Wielu nieśmiałych ludzi nie zdaje sobie sprawy, że ich cechy charakteru – uważne słuchanie, zdolność do głębokiej refleksji, wrażliwość – są często tym, czego inni naprawdę szukają w relacjach. W świecie pełnym powierzchownych rozmów, umiejętność prowadzenia autentycznego dialogu jest prawdziwym atutem. Zamiast próbować grać kogoś, kim nie jesteś, możesz wykorzystać swoje naturalne predyspozycje – zadawać mądre pytania, pokazywać prawdziwe zainteresowanie drugą osobą, tworzyć przestrzeń do znaczących wymian myśli. To właśnie takie rozmowy często prowadzą do prawdziwego porozumienia, a nie krótkotrwałych, powierzchownych znajomości.
Przejście od rozmów online do spotkań w rzeczywistości to moment, który szczególnie stresuje nieśmiałych. Ale i tu można znaleźć sposoby, by zmniejszyć napięcie. Zamiast klasycznej kawiarni, możesz zaproponować spotkanie w miejscu związanym z waszymi wspólnymi zainteresowaniami – wystawa, spacer w parku, księgarnia. Takie otoczenie nie tylko zmniejszy stres, ale też da wam naturalne tematy do rozmowy. Możesz też zacząć od krótkiego spotkania („Spotkajmy się tylko na kawę, bez presji długiego wieczoru”), co psychologicznie będzie mniej przytłaczające. Pamiętaj, że druga osoba prawdopodobnie też jest trochę zdenerwowana – pierwsze randki stresują niemal każdego.
Warto zdać sobie sprawę, że nieśmiałość nie jest wadą w poszukiwaniu miłości – to po prostu inny styl nawiązywania relacji. Podczas gdy ekstrawertycy mogą poznawać wiele osób naraz, introwertycy często wolą budować głębsze, bardziej przemyślane więzi. W online datingu nie chodzi o to, by zdobyć jak najwięcej polubień czy dopasowań, ale by znaleźć osoby, z którymi naprawdę możesz się porozumieć. Dlatego nie warto porównywać swoich postępów z bardziej towarzyskimi znajomymi – każdy ma swoją własną ścieżkę.

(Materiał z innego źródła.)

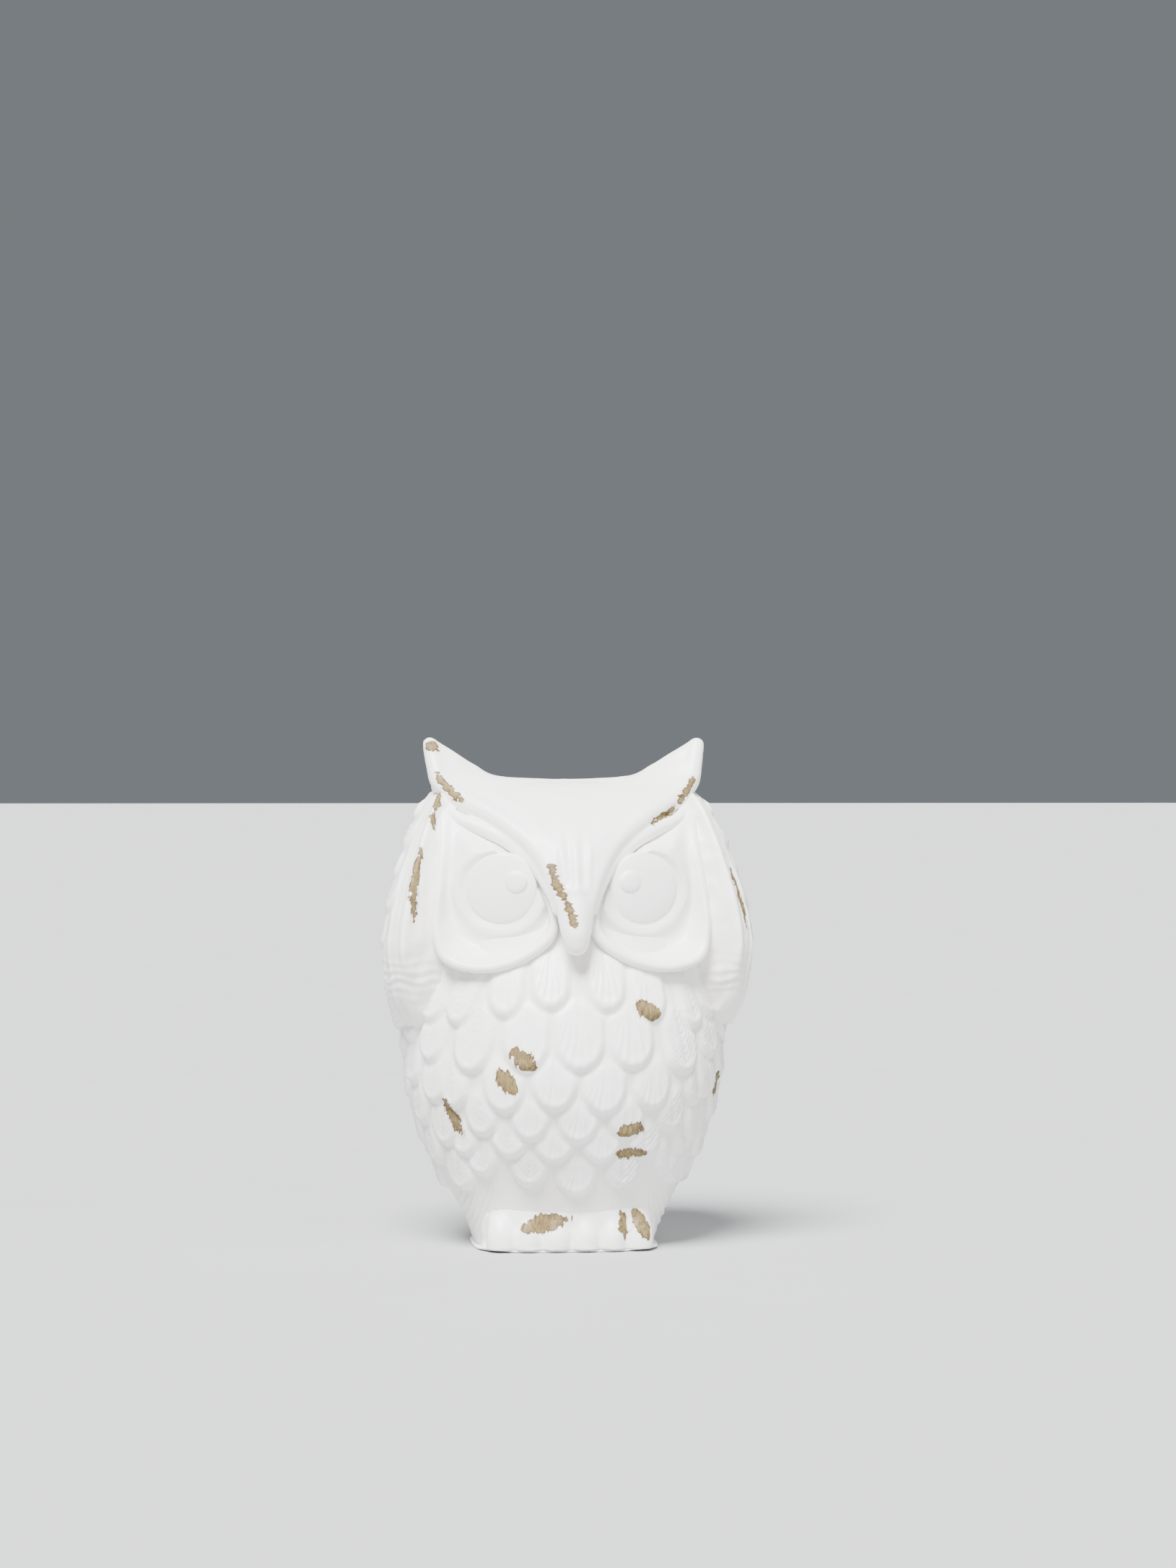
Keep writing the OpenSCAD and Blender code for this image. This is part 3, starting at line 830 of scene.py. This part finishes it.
def make_eye(side):
    flip = np.array([side, 1, 1])
    out, aside, up = turned_frame(side)
    name = "left" if side == LEFT else "right"
    centre = EYE * flip
    dome = [
        [0, 1.6], [0.3, 1.48], [0.6, 1.1], [0.8, 0.6], [0.92, 0.15], [0.99, -0.35], [1.0, -1.2],
        [1.0, -2.6], [0.9, -4], [0.4, -5], [0, -5],
    ]  # fmt: skip
    button(centre, out, aside, 12.6, dome, f"eye_{name}_sculpt", f"eye_{name}")
    pupil = centre - aside * 5.3 + up * 2.2 + out * 0.75
    disc = [
        [0, 1.5], [0.4, 1.42], [0.7, 1.15], [0.9, 0.65], [1.0, 0], [1.02, -0.6], [0.9, -1.6], [0, -2],
    ]
    button(pupil, out, aside, 4.3, disc, f"pupil_{name}_sculpt", f"pupil_{name}")


# [up, reach of its front face, turn of its front edge, turn of its back edge, how far it stands
# out], as in the CAD
WING = [
    [163.2, 8, 0, 25, -2.5], [161.5, 11, -4, 30, 8.6], [157, 18, -8, 38, 7.6], [150, 23, -12, 46, 7],
    [142, 27, -14, 54, 7.8], [131, 31, -16, 64, 9.1], [120, 34, -16, 69, 10], [108, 35, -16, 75, 9.8],
    [97, 33.5, -14, 79, 7.9], [90, 31, -12, 81, 6.8], [84, 28, -6, 82, 5.7], [80, 25, 3, 82.5, 5.3],
    [76, 21, 14, 83, 5.2], [71, 18, 26, 83.6, 5.3], [65, 16, 37, 84, 5.7], [57, 14, 50, 84, 5.7],
    [46, 10, 65, 84, 4.7], [37, 8, 76, 83, 1.5],
]  # fmt: skip
WING_LOW, WING_FACE = 72, 82  # between these heights the side runs on from the front face
WING_DROP, DROP_TOP, DROP_END = 8, 92, 74  # the face draws in by so much between two heights
WING_AHEAD = [[0.66, 4.5], [0.9, 0], [0.98, 3.5], [1, 9]]
WING_SIDES = 5
FACE_SHARE = 0.28  # the share of a wing's outer side that is its front face
RIDGE_SHARE = FACE_SHARE / 3
DENSE = 40

# Rows of coverts: [height of the tips, how many, half width, length]; then tiers of long
# feathers, whose tips fall from front to back: [height, fall, how many, half width, length]
COVERTS = [[151, 5, 4.2, 10], [141, 7, 5, 13], [130, 8, 5.8, 16], [118, 8, 6.4, 19], [106, 8, 6.8, 22]]
FLIGHT = [[80, 40, 8, 6, 44], [92, 37, 8, 6, 32]]


def side_spot(up, angle, out):
    """The shell's surface at an angle from straight aside (degrees, backwards), grown by out."""
    wide, ahead, behind, square = section(up)
    c, s = np.cos(np.radians(angle)), np.sin(np.radians(angle))
    x = wide * np.abs(c) ** (2 / square) * np.sign(c)
    y = np.where(s < 0, ahead, behind) * np.abs(s) ** (2 / square) * np.sign(s)
    grow = 1 + out / np.hypot(x, y)
    return np.stack([x * grow, y * grow, up + 0 * x], -1)


def wing_outline(station):
    """The places round the outer side of a wing at one height, from front to back."""
    up, face, first, last, stand = station
    whole = ease(WING_LOW, WING_FACE, up)
    drop = WING_DROP * np.clip((DROP_TOP - up) / (DROP_TOP - DROP_END), 0, 1) ** 2
    wide = section(up)[0] + stand - drop
    spots = [[x * wide, y - face, up] for x, y in WING_AHEAD]
    start = max(first, 6)
    for j in range(WING_SIDES + 1):
        t = j / WING_SIDES
        out = (stand - 2.2 * whole) * math.sqrt(1 - t**4) * (1 if j else whole * 1.2 - 0.2)
        spots.append(side_spot(up, start + (last - start) * t, out - (j == WING_SIDES)))
    return np.array(spots)


def wing_ring(station, across):
    """Places on a wing's outer side: by stations across its front face, evenly along its side."""
    outline = wing_outline(station)
    dense = curve(outline, (len(outline) - 1) * DENSE + 1)
    corner = (len(WING_AHEAD) - 1) * DENSE
    step = np.linalg.norm(np.diff(dense[corner:], axis=0), axis=1)
    length = np.concatenate([[0], np.cumsum(step)])
    t = np.clip((across - FACE_SHARE) / (1 - FACE_SHARE), 0, 1) * length[-1]
    behind = corner + np.interp(t, length, np.arange(len(length)))
    at = np.where(across < FACE_SHARE, across / FACE_SHARE * corner, behind)
    return np.stack([np.interp(at, np.arange(len(dense)), dense[:, k]) for k in range(3)], 1)


def make_wing(side):
    rows, outer, inner = int(220 / FINE), int(200 / FINE), int(14 / FINE)
    stations = curve(WING, rows)
    across = np.linspace(0, 1, outer)
    share = np.concatenate([across, np.linspace(1, 0, inner + 2)[1:-1]])
    under = np.arange(len(share)) >= outer
    rings = []
    for station in stations:
        up, _, first, last, _ = station
        sunk = side_spot(up, first + (last - first) * share[outer:], -3.0)
        rings.append(np.concatenate([wing_ring(station, across), sunk]))
    grid = np.array(rings) * np.array([side, 1, 1])
    points, quads = closed_grid(grid)
    quads = outwards(points, quads)
    points = soften(points, quads, 2)
    normal = normals(points, quads)
    relief = Relief(points, normal)
    shaped = points[: rows * len(share)].reshape(rows, len(share), 3)
    facing = normal[: rows * len(share)].reshape(rows, len(share), 3)

    def spot(height, u):
        j = min(int(np.argmin(np.abs(stations[:, 0] - height))), rows - 2)
        i = int(np.argmin(np.abs(across - u)))
        back = shaped[max(j - 6, 0), i] - shaped[min(j + 6, rows - 1), i]
        return shaped[j, i], facing[j, i], back

    plumes = []
    for tips, fall, count, half, length in FLIGHT:
        for k in range(count):
            w = (k + 0.5) / count
            plumes.append((tips - fall * w**1.2, 0.3 + 0.68 * w, half, length))
    for row, (tips, count, half, length) in enumerate(COVERTS):
        for k in range(count + row % 2):
            w = (k + (0.5 if row % 2 == 0 else 0)) / count
            plumes.append((tips - 3 * w, 0.3 + 0.68 * min(w, 1), half, length))
    for height, u, half, length in sorted(plumes, key=lambda plume: plume[0]):
        tip, n, back = spot(height, u)
        relief.feather(tip, n, back, half, length, 1.5, "chevron", 0.3, 0.34)
    _, y, z = points.T
    ridge = RIDGE_SHARE + 0.01

    def down_rows(values, rest=0.0):
        """One value for each column, given to every row; the points of the caps have the rest."""
        out = np.full(len(points), float(rest))
        out[: rows * len(share)] = np.tile(values, rows)
        return out

    behind = down_rows(0.5 + 0.5 * ease(0.24, 0.32, share), 1)
    height = relief.height * behind - 1.2 * (1 - behind)
    leading = down_rows(hump(share, ridge, 0.018) * (~under))
    wrist = hump(z, 97, 6) * ease(10, -12, y)
    front_edge = down_rows(ease(ridge, RIDGE_SHARE - 0.012, share) * (~under))
    rough = noise(points * np.array([1, 1, 0.45]), 3, 21)
    height += front_edge * (0.75 * rough + 0.1 - height * 0.8)
    height += (2.0 * leading * (1 - 0.25 * height)) * ease(92, 108, z) * ease(163, 158, z)
    height += 0.24 * wrist * np.cos(z * 2 * math.pi / 3.4 + 2.6 * noise(points, 6, 13))
    height += 0.16 * noise(points, 6, 14) + 0.1 * noise(points, 2.2, 15)
    height[down_rows(under) > 0.5] = 0
    points = points + normal * height[:, None]
    points = soften(points, quads, 1, 0.3)
    name = "left" if side == LEFT else "right"
    wear = np.maximum(wear_at(points, normal, "wing"), wear_at(points, normal, "wing_back", back=True))
    wear += 0.5 * (leading - 0.4)
    # the last value is the relief's height, from which the glaze paints shade into the low places
    return piece(f"wing_{name}_sculpt", points, quads, [f"wing_{name}"], GLAZE,
                 wear, height - 0.8)


def make_foot(side):
    clay = Clay((-2 if side == LEFT else -37, -40, -4), (37 if side == LEFT else 2, -12, 26), 0.4)
    flip = np.array([side, 1, 1, 1])
    for k, x in enumerate((5.2, 14.8, 24.2)):
        back = 0.0042 * x * x * 0.75
        toe = [[x, -24 + back, 11, 4], [x, -27.6 + back, 8.8, 4.8], [x, -29.2 + back, 5.6, 5.3],
               [x, -29.2 + back, 2.5, 5.4], [x, -28.6 + back, -2, 5.2]]  # fmt: skip
        clay.add(curve(toe, 90) * flip, 1.8 if k else 0)
    for z, y, r in ((14.8, -24, 6.4), (11.5, -24.6, 7.1), (8, -24, 7.4), (5.5, -23.6, 7.6), (0, -23.4, 7.6)):
        bar = [[2, y, z, r], [12, y + 0.4, z, r], [20, y + 1.8, z, r - 0.4], [24.5, y + 5, z, r - 1.2]]
        clay.add(curve(bar, 120) * flip, 1.6)
    clay.above(0.8)
    points, quads = clay.mesh()
    keep = ease(0.9, 2.5, points[:, 2])
    points = soften(points, quads, 6, 0.5, keep)
    normal = normals(points, quads)
    height = (0.14 * noise(points, 6, 16) + 0.06 * noise(points, 2.4, 17)) * keep
    points = points + normal * height[:, None]
    name = "left" if side == LEFT else "right"
    return piece(f"foot_{name}_sculpt", points, quads, [f"foot_{name}"], GLAZE,
                 wear_at(points, normal, "foot"), np.clip(height * 2, -1, 1))


def make_tail():
    clay = Clay((-28, 34, 1), (28, 58, 66), 0.5)
    for k, (x, fall, climb) in enumerate(((-10, 2.2, 4), (10, 2.2, 4), (0, 0, 0))):
        row = []
        for y, z, half, thick in ((44.6, 56.5, 8, 3.4), (49.2, 46, 9.5, 3.6), (50, 34, 10, 3.6),
                                  (45, 20, 9, 3.3), (38.9, 8.8, 5.4, 2.8)):
            w = half - thick
            row.append([[x - w, y - fall - 1, z + climb + 1, thick * 0.8], [x, y - fall, z + climb, thick],
                        [x + w, y - fall - 1, z + climb + 1, thick * 0.8]])
        clay.add(net(np.array(row), 120, 40), 0.8 if k else 0)
    points, quads = clay.mesh()
    points = soften(points, quads, 3)
    normal = normals(points, quads)
    x, y, z = points.T
    aside = np.where(np.abs(x) < 6, x, np.abs(x) - 10.5)
    back = ease(0, 0.5, normal[:, 1])
    line = np.cos((z + 1.3 * np.abs(aside)) * 2 * math.pi / 2.4)
    height = back * (0.22 * line - 0.5 * np.exp(-((aside / 0.6) ** 2))) + 0.1 * noise(points, 5, 18)
    points = points + normal * height[:, None]
    return piece("tail_sculpt", points, quads, ["tail"], GLAZE,
                 wear_at(points, normal, "tail", back=True), np.clip(height * 2, -1, 1))


def make_pad():
    """A thin pad whose free edge is uneven and curls at the front corners."""
    around = int(360 / FINE)
    turns = np.linspace(0, 2 * math.pi, around, endpoint=False)
    s, c = np.sin(turns), np.cos(turns)
    wide, deep, square = 33.0, np.where(c > 0, 32.0, 28.5), np.where(c > 0, 4.5, 3.0)
    r = (np.abs(s / wide) ** square + np.abs(c / deep) ** square) ** (-1 / square)
    base = np.stack([r * s, -r * c, 0 * r], 1)
    away = base / np.linalg.norm(base, axis=1)[:, None]
    wave = 0.35 * noise(base, 9, 19) + 0.15 * noise(base, 3, 20)
    corner = hump(np.degrees(turns), 45, 9) + hump(np.degrees(turns), 315, 9)
    reach = wave * 0.5 + 1.2 * corner
    levels = []
    for r in (0.02, 0.3, 0.6, 0.8, 0.92):
        levels.append(base * r)
    for t in np.linspace(0, 1, 7):
        lift = (0.9 * corner * t**2)[:, None] * [0, 0, 1]
        levels.append(base * 0.96 + away * (1.3 + reach)[:, None] * t + lift)
    under = [p.copy() for p in levels]
    top = [p + [0, 0, 0.8 if k < 6 else 0.55] for k, p in enumerate(levels)]
    grid = np.array(under + top[::-1])
    grid[..., 2] = np.maximum(grid[..., 2], 0)
    points, quads = closed_grid(grid)
    quads = outwards(points, quads)
    return piece("base_pad_paper", points, quads, ["base_pad"], PAPER)


make_body()
make_face()
for each in (LEFT, RIGHT):
    make_mask(each)
    make_eye(each)
    make_wing(each)
    make_foot(each)
make_tail()
make_pad()

# ---------------------------------------------------------------- floor, light and camera


FLOOR_REACH = 30  # metres each way
FLOOR_TONE = (172, 173, 174)
FLOOR_GAP = 0.0002  # the floor lies this far under the pad
SKY = (0.86, 0.93, 1, 1)
SKY_STRENGTH = 0.22


def plain(name, colour, rough):
    material, tree, shader = nodes_of(name)
    t = Tree(tree)
    grain = t.noise(t.where(), 12, 3)
    tone = t.mix(t.span(grain, 0.3, 0.7), linear(*colour), linear(*(c - 3 for c in colour)))
    tree.links.new(tone, shader.inputs["Base Color"])
    shader.inputs["Roughness"].default_value = rough
    return material


def make_stage():
    """A pale floor that runs on to the horizon."""
    reach = FLOOR_REACH
    mesh = bpy.data.meshes.new("studio_floor")
    mesh.from_pydata([(-reach, -reach, 0), (reach, -reach, 0), (reach, reach, 0), (-reach, reach, 0)], [],
                     [(0, 1, 2, 3)])
    mesh.materials.append(plain("studio_pale", FLOOR_TONE, 0.85))
    ob = bpy.data.objects.new("studio_floor", mesh)
    bpy.context.scene.collection.objects.link(ob)
    ob.location.z = low[2] - FLOOR_GAP


def sun(name, azimuth, elevation, power, soft):
    """A soft far light from this azimuth (0 is from in front, positive from the owl's left)."""
    data = bpy.data.lights.new(name, "SUN")
    data.energy, data.angle = power, math.radians(soft)
    ob = bpy.data.objects.new(name, data)
    ob.rotation_euler = (math.radians(90 - elevation), 0, math.radians(azimuth))
    bpy.context.scene.collection.objects.link(ob)


make_stage()
sun("key", -24, 56, 15, 28)
sun("fill", 36, 22, 1.8, 70)
sun("back", 170, 50, 1.2, 60)

world = bpy.data.worlds.new("studio")
world.use_nodes = True
world.node_tree.nodes["Background"].inputs[0].default_value = SKY
world.node_tree.nodes["Background"].inputs[1].default_value = SKY_STRENGTH
bpy.context.scene.world = world

# The camera stands a little to the owl's right, level, at the height of its crown
YAW = math.radians(6)
CAMERA_AWAY = 1.3265
CAMERA_UP = 0.1637
CAMERA_ASIDE = 0.00916
toward = np.array([-math.sin(YAW), -math.cos(YAW)])
rightward = np.array([math.cos(YAW), -math.sin(YAW)])
spot_xy = toward * CAMERA_AWAY + rightward * CAMERA_ASIDE
data = bpy.data.cameras.new("camera")
data.sensor_fit = "VERTICAL"
data.sensor_height = 36
data.lens = 85
data.clip_start = 0.01
camera = bpy.data.objects.new("camera", data)
camera.location = (spot_xy[0], spot_xy[1], CAMERA_UP)
camera.rotation_euler = (math.pi / 2, 0, -YAW)
bpy.context.scene.collection.objects.link(camera)
bpy.context.scene.camera = camera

Ciekawym zjawiskiem jest to, że środowisko online może być czasem łatwiejsze dla nieśmiałych niż tradycyjne randkowanie. Daje czas na przemyślenie odpowiedzi, możliwość edycji wiadomości przed wysłaniem, brak konieczności natychmiastowej reakcji na czyjąś mimikę czy gesty. Wielu introwertyków odkrywa, że wirtualna przestrzeń pozwala im pokazać swoje najlepsze strony w sposób, który w bezpośrednim kontakcie wymagałby więcej czasu. To jakby otrzymali możliwość przedstawienia swojej osobowości w optymalnym dla siebie tempie.
Kluczową umiejętnością dla nieśmiałych w świecie online datingu jest nauka stawiania granic. Nie musisz odpowiadać na wszystkie wiadomości, nie musisz zgadzać się na spotkania, gdy nie czujesz się gotowy, nie musisz udawać bardziej towarzyskiego niż jesteś. Szanując swoje potrzeby i ograniczenia, zwiększasz szanse na znalezienie kogoś, kto doceni cię takim, jakim jesteś. Prawdziwe związki buduje się na autentyczności, nie na udawaniu.
Nieśmiali mają do zaoferowania w relacjach coś wyjątkowego – głębię, lojalność, zdolność do prawdziwego słuchania. W świecie, gdzie wiele interakcji pozostaje powierzchownych, te cechy są prawdziwym skarbem. Zamiast postrzegać swoją nieśmiałość jako przeszkodę, można zacząć widzieć ją jako filtr, który pomaga odsiać niedopasowane osoby i znaleźć tych, którzy będą naprawdę cię rozumieć. Kiedy przestajesz próbować być duszą towarzystwa, otwierasz się na możliwość znalezienia kogoś, kto pokocha cię za twoją prawdziwą osobowość – introwertyczną, refleksyjną, może nieco powściągliwą, ale autentyczną i wartościową.